-- WRITTEN TASK --
Repeat the listing below word for word, stopping after the line that contains "level = np.array([z".

-- Modeling code records --
★ ★ ★ ★ ★ ★ ★

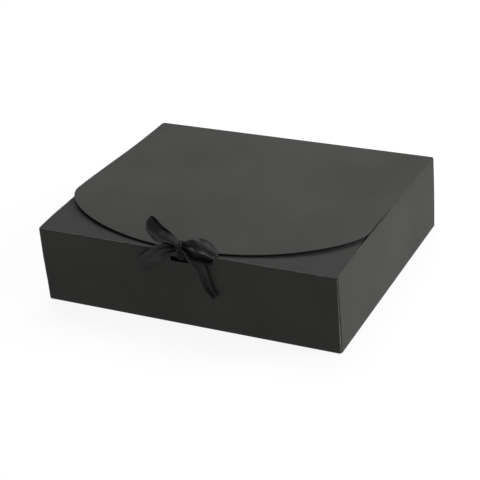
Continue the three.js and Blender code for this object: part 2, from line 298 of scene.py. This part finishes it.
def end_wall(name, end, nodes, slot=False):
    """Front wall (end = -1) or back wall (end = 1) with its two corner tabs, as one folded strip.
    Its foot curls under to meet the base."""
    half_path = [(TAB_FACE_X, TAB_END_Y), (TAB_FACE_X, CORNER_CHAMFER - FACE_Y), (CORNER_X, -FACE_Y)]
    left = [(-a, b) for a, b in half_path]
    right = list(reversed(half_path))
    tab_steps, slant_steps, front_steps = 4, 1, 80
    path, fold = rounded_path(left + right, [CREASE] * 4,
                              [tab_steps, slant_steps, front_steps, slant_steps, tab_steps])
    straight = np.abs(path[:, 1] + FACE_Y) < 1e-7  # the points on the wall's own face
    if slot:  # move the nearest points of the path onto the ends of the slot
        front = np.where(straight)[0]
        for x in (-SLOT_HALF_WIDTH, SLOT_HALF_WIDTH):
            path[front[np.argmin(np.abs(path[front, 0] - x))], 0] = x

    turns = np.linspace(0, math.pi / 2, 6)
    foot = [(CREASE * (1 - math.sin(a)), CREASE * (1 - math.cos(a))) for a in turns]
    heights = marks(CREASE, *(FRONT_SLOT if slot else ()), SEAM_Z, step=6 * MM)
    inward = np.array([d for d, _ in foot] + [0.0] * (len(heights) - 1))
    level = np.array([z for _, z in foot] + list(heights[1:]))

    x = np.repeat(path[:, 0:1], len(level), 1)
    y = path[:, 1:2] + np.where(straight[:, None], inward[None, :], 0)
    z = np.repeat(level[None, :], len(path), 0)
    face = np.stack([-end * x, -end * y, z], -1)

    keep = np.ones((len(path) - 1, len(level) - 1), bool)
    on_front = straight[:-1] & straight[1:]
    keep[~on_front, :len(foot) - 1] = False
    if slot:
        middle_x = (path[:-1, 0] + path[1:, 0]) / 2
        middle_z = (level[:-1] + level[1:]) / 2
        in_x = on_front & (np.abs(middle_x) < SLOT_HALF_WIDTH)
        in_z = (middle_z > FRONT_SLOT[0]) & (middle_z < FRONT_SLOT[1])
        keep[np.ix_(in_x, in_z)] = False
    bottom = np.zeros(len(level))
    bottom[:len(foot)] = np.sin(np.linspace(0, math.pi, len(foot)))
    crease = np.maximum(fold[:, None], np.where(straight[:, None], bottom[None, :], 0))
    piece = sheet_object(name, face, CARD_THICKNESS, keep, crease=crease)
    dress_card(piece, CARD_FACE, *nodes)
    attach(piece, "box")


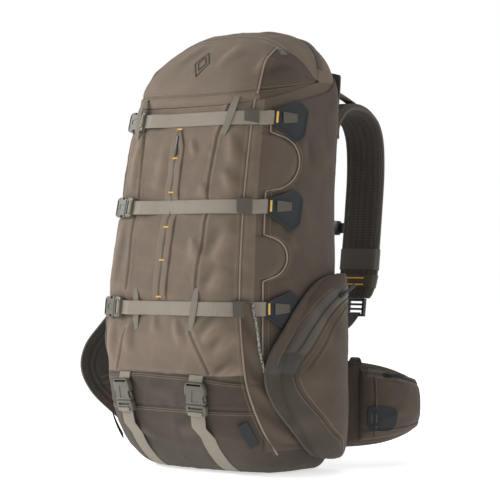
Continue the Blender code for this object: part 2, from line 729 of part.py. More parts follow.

★ ★ ★ ★ ★ ★ ★

-- TASK ANSWER --
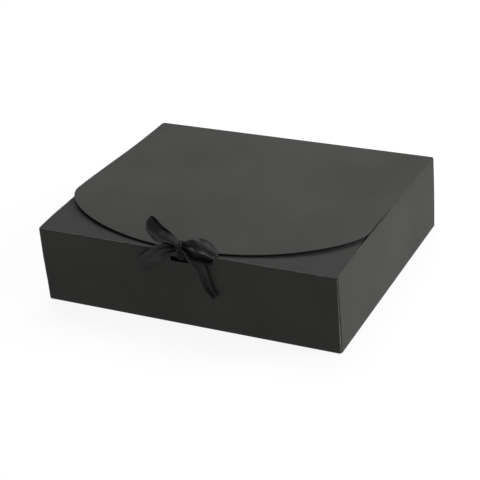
Continue the three.js and Blender code for this object: part 2, from line 298 of scene.py. This part finishes it.
def end_wall(name, end, nodes, slot=False):
    """Front wall (end = -1) or back wall (end = 1) with its two corner tabs, as one folded strip.
    Its foot curls under to meet the base."""
    half_path = [(TAB_FACE_X, TAB_END_Y), (TAB_FACE_X, CORNER_CHAMFER - FACE_Y), (CORNER_X, -FACE_Y)]
    left = [(-a, b) for a, b in half_path]
    right = list(reversed(half_path))
    tab_steps, slant_steps, front_steps = 4, 1, 80
    path, fold = rounded_path(left + right, [CREASE] * 4,
                              [tab_steps, slant_steps, front_steps, slant_steps, tab_steps])
    straight = np.abs(path[:, 1] + FACE_Y) < 1e-7  # the points on the wall's own face
    if slot:  # move the nearest points of the path onto the ends of the slot
        front = np.where(straight)[0]
        for x in (-SLOT_HALF_WIDTH, SLOT_HALF_WIDTH):
            path[front[np.argmin(np.abs(path[front, 0] - x))], 0] = x

    turns = np.linspace(0, math.pi / 2, 6)
    foot = [(CREASE * (1 - math.sin(a)), CREASE * (1 - math.cos(a))) for a in turns]
    heights = marks(CREASE, *(FRONT_SLOT if slot else ()), SEAM_Z, step=6 * MM)
    inward = np.array([d for d, _ in foot] + [0.0] * (len(heights) - 1))
    level = np.array([z for _, z in foot] + list(heights[1:]))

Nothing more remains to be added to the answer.